**** SUPPLIED ENTRIES ****
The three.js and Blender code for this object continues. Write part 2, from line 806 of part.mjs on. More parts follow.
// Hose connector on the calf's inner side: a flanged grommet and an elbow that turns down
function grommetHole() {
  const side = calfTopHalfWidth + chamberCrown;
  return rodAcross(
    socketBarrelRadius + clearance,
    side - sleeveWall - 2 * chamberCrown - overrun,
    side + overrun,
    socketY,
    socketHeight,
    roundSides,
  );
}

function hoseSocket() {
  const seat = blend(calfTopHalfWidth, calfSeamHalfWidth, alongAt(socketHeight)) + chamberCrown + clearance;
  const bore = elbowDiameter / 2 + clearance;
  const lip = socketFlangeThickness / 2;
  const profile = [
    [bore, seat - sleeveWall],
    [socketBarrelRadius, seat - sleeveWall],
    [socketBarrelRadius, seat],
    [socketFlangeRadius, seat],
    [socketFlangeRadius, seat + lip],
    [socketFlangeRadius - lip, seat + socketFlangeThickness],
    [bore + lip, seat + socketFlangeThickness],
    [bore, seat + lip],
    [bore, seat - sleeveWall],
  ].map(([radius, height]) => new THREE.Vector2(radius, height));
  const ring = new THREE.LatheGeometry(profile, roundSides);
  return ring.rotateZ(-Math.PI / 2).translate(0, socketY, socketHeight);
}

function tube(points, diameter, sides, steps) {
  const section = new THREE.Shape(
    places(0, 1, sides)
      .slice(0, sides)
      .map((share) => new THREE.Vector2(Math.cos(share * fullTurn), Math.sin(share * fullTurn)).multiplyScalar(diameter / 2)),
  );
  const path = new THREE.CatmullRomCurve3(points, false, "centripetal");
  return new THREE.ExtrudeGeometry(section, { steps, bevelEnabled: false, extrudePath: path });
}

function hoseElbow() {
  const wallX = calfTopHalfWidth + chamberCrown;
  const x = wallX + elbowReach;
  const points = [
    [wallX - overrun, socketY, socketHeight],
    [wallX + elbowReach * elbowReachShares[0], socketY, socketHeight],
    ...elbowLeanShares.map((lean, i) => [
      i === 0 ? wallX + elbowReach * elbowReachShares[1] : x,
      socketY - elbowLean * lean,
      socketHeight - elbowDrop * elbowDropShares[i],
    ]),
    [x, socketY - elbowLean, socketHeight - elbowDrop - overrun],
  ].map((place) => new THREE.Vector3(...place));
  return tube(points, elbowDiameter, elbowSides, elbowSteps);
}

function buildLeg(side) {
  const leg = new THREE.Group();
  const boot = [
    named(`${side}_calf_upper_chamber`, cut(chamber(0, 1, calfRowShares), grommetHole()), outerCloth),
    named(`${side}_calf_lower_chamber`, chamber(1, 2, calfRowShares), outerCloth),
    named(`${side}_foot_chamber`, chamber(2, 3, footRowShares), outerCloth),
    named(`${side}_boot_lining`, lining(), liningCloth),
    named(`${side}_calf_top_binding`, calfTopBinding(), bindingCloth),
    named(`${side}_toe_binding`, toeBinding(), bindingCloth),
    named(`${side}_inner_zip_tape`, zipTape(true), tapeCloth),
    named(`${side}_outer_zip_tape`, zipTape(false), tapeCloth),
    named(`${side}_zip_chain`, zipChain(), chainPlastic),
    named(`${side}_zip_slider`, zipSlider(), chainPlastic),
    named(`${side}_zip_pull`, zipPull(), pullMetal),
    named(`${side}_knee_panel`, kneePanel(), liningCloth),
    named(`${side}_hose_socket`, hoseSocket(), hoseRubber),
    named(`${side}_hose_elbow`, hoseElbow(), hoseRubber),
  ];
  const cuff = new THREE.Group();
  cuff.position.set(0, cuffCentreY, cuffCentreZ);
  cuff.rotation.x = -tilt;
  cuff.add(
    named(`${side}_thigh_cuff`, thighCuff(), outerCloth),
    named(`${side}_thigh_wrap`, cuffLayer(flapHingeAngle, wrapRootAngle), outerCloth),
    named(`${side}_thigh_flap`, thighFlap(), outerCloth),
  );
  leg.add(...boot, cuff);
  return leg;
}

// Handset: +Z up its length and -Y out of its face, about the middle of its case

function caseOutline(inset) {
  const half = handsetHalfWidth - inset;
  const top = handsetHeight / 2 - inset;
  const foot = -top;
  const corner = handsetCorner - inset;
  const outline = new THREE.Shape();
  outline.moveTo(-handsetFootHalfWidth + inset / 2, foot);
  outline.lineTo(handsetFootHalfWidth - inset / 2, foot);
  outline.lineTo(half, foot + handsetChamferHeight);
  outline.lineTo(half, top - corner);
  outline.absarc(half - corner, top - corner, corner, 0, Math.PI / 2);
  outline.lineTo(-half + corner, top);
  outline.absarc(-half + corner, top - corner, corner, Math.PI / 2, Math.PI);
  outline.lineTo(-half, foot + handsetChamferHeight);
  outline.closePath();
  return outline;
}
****
**** SUPPLIED ENTRIES ****
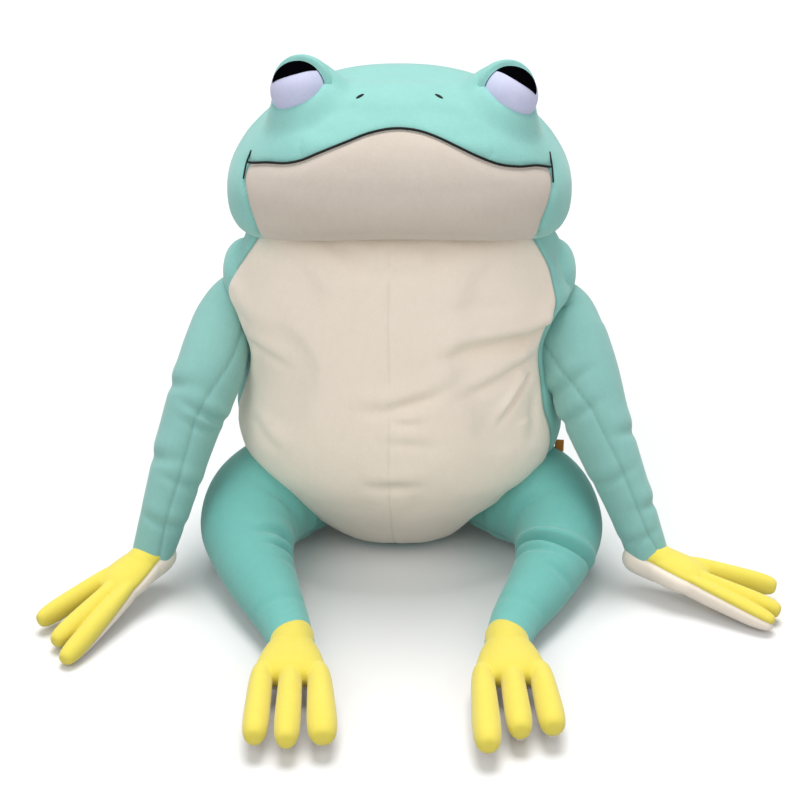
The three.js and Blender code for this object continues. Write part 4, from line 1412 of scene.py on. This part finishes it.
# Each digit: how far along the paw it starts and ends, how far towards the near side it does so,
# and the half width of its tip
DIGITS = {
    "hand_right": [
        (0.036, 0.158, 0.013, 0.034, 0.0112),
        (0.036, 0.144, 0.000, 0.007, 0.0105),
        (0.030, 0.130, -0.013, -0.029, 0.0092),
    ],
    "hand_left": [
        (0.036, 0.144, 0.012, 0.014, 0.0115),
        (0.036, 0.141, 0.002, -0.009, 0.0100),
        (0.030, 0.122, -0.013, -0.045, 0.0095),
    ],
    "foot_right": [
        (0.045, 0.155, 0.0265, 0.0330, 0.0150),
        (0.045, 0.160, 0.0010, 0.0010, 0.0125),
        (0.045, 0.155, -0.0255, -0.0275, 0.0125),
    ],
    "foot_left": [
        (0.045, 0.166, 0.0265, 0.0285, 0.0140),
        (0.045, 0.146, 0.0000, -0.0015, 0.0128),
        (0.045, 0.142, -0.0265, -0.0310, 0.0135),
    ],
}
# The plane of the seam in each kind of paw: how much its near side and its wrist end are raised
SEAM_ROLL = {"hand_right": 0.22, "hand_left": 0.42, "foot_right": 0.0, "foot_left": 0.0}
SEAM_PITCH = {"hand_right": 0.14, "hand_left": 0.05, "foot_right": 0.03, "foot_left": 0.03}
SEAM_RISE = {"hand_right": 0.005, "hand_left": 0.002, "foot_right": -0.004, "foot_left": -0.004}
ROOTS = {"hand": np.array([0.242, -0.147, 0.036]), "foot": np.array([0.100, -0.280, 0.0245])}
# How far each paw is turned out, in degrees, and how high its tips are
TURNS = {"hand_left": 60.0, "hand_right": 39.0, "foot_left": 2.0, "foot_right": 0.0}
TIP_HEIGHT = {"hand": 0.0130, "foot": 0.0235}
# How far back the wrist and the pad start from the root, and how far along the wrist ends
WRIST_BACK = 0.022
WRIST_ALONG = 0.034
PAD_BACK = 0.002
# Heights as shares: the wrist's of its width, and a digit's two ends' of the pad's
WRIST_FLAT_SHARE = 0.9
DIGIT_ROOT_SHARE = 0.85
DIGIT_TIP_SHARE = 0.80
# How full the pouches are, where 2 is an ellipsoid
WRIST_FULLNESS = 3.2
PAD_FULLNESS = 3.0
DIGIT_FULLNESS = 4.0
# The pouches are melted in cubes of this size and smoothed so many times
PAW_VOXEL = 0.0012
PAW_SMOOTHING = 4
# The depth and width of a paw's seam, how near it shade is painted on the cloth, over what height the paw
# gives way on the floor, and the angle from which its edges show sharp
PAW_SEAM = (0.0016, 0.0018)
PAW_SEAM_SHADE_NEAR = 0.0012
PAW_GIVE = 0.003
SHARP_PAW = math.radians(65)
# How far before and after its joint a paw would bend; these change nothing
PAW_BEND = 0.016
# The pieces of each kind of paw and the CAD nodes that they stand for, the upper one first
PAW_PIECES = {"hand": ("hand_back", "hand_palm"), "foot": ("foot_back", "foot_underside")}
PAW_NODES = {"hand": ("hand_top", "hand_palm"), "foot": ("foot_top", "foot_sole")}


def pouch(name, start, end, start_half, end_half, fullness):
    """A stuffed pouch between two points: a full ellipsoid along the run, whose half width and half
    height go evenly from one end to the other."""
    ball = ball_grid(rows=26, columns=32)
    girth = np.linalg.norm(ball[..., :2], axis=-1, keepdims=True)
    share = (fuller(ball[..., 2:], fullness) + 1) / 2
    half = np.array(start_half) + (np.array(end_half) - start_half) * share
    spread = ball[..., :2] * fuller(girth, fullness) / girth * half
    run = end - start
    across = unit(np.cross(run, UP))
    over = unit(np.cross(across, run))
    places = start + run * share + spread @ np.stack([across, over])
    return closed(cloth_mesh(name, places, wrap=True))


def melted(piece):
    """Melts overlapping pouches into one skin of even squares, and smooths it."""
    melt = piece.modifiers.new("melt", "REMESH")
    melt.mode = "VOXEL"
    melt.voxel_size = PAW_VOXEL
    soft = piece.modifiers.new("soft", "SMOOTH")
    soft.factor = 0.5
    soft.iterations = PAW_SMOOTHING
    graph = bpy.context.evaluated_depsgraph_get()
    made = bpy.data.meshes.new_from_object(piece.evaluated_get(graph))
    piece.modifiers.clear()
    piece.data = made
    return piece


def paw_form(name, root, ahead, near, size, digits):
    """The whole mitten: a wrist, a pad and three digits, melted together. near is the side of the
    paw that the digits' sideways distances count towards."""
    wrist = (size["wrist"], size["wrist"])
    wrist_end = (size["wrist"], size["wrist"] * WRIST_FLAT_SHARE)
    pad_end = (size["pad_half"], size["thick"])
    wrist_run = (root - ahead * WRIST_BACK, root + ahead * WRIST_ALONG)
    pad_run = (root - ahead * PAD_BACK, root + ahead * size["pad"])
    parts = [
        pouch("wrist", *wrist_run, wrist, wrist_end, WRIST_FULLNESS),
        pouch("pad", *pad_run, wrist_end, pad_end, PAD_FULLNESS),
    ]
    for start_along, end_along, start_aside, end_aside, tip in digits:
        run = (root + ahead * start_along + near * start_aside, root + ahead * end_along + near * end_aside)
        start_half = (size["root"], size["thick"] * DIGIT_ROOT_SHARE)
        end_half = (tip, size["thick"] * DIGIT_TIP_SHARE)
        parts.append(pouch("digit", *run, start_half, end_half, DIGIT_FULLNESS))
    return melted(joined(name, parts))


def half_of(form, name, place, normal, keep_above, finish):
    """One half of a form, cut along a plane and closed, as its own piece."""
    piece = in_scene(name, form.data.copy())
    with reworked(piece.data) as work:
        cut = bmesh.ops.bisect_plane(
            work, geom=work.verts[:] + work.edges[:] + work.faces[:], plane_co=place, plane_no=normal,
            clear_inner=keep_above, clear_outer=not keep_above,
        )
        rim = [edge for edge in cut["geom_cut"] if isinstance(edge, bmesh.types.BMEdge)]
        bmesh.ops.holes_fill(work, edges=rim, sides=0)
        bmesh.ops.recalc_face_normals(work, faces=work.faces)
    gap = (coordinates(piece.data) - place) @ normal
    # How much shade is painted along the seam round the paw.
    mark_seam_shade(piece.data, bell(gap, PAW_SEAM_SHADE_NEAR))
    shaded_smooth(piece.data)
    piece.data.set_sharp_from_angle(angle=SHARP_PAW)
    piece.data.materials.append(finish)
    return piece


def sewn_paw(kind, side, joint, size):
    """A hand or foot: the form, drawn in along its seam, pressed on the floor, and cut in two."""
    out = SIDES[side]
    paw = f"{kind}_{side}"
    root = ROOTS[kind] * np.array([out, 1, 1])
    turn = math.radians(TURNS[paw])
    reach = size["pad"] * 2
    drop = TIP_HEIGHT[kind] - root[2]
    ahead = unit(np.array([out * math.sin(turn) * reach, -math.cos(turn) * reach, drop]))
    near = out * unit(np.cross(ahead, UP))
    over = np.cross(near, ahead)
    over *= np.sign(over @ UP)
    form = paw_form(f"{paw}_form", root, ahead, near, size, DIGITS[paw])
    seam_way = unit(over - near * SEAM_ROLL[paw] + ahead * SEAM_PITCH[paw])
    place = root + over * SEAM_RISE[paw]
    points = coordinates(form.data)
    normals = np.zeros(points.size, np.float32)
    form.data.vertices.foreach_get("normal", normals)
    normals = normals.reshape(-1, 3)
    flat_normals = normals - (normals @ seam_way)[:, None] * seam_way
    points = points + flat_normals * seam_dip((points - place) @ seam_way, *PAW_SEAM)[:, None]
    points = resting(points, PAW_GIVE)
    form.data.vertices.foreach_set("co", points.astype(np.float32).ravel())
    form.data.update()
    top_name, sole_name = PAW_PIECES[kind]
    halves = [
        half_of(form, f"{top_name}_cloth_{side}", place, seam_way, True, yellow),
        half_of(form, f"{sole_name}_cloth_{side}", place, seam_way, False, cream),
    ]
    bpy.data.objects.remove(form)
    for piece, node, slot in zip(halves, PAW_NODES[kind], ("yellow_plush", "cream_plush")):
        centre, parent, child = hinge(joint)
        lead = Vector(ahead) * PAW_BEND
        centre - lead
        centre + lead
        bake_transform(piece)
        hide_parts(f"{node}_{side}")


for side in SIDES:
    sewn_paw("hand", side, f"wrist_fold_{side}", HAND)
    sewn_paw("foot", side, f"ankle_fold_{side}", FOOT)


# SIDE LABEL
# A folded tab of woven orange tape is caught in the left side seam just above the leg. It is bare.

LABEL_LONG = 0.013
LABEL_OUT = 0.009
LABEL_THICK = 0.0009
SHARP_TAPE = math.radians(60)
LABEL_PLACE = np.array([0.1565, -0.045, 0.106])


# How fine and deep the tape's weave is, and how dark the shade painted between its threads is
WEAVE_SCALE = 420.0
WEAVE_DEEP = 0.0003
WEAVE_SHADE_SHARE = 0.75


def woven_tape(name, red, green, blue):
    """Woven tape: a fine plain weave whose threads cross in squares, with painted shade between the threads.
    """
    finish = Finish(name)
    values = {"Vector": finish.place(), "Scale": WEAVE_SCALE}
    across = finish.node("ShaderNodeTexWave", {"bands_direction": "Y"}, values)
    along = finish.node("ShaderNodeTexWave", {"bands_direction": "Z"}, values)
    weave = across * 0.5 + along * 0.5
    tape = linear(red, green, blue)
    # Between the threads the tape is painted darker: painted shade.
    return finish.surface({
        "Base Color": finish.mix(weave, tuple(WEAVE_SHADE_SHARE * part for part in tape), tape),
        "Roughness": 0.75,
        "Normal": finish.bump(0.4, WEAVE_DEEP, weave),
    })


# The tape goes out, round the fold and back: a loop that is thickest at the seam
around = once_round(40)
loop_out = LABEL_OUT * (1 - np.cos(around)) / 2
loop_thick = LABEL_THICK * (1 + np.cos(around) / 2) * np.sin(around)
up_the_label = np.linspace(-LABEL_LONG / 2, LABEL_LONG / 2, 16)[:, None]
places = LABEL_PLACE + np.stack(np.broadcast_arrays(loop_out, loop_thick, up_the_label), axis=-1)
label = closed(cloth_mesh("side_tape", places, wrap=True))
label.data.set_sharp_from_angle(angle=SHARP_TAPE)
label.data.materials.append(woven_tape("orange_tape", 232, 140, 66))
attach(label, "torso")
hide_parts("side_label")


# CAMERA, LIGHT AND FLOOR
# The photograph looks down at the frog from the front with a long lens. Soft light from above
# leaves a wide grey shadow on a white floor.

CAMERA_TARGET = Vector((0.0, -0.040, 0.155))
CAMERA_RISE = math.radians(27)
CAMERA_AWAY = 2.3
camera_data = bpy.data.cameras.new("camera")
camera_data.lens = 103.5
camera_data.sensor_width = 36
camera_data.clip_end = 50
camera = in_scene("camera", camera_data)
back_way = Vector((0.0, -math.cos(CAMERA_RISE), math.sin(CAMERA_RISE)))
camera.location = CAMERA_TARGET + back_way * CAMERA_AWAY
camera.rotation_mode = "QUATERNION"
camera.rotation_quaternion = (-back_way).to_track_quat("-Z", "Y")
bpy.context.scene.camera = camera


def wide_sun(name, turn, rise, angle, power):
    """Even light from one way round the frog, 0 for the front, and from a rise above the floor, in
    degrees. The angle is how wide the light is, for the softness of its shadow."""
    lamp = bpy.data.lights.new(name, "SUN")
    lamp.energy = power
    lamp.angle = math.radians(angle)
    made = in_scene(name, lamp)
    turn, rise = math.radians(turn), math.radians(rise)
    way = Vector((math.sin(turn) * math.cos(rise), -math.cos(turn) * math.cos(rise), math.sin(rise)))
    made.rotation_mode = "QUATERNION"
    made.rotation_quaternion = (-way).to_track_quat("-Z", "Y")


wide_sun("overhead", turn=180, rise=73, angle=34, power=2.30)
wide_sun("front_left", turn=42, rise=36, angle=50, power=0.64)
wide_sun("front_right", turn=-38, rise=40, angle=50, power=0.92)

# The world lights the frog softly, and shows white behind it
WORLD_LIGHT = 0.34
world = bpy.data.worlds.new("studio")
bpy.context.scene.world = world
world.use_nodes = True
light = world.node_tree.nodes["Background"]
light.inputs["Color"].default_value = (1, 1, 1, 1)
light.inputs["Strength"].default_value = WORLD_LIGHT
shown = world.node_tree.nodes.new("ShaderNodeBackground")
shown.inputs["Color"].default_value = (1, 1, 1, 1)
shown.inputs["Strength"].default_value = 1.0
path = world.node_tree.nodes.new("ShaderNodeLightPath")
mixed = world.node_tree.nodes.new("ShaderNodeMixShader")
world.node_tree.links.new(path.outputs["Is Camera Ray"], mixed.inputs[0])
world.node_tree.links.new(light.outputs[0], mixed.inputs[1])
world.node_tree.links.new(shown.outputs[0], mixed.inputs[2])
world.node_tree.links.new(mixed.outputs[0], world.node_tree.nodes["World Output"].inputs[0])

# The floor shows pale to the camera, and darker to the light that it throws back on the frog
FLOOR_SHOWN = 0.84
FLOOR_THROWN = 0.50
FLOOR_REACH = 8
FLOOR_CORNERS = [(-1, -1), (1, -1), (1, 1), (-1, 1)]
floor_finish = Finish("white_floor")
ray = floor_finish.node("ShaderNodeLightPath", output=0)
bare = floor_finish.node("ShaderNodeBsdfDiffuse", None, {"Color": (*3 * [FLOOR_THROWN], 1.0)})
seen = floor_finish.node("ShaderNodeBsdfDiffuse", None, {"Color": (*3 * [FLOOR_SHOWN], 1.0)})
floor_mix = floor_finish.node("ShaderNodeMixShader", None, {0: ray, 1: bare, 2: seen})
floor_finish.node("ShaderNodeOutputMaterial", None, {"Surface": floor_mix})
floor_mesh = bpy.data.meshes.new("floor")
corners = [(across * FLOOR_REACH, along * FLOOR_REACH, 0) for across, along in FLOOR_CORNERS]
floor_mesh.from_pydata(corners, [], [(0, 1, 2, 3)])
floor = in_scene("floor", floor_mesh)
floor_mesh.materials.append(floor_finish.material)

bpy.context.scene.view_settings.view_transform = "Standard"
****
_TASK TO CARRY OUT_
Only lines with the word "Blender" should be collected from the material.

_ANSWER TO THIS PROBLEM_
The three.js and Blender code for this object continues. Write part 2, from line 806 of part.mjs on. More parts follow.
The three.js and Blender code for this object continues. Write part 4, from line 1412 of scene.py on. This part finishes it.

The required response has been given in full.